Would it be alright if i subtracted 1.1m from 1.8m and then began my calculations?
 
Yes, that's fine
 
calculations
Vfy^2=Voy^2+2(-9.81)S
0=(VoSin60)^2 + 2(-9.81)(0.7)
Vo = 4.279m/s -- is the initial velocity he must take off with.

0.7 = -0.5(-9.81)t^2
t= 0.3778secs -- is the time it takes to reach the highest point i.e. the bar

x=voxt
x=4.279cos60(0.3778)
x=0.808m -- the distance away from the bar he must jump

looks reasonable, can someone concur?

another question i have is, if an object is directly projected downwards at an angle with the horizontal, which is the angle of depression.

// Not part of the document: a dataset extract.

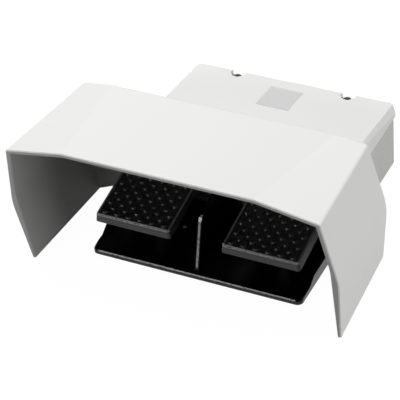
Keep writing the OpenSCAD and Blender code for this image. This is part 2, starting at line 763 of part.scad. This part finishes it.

Do i use this angle for Vox and Voy or 90 minus that angle?
 
Last edited:
is that correct or do i have to minus by 90?
 
Your calculations look correct to me.

another question i have is, if an object is directly projected downwards at an angle with the horizontal, which is the angle of depression.

Do i use this angle for Vox and Voy or 90 minus that angle?

You shouldn't liberally apply cosines and sines without thinking about what you're doing. Remember, the whole point of using the trig functions is to resolve a vector into mutually perpendicular axes, in this case, to resolve the velocity into the x- and y-directions. Draw a diagram with the velocity and the angle, then axes representing the x- and y-axes, and see what trig functions you need to resolve it into a given direction.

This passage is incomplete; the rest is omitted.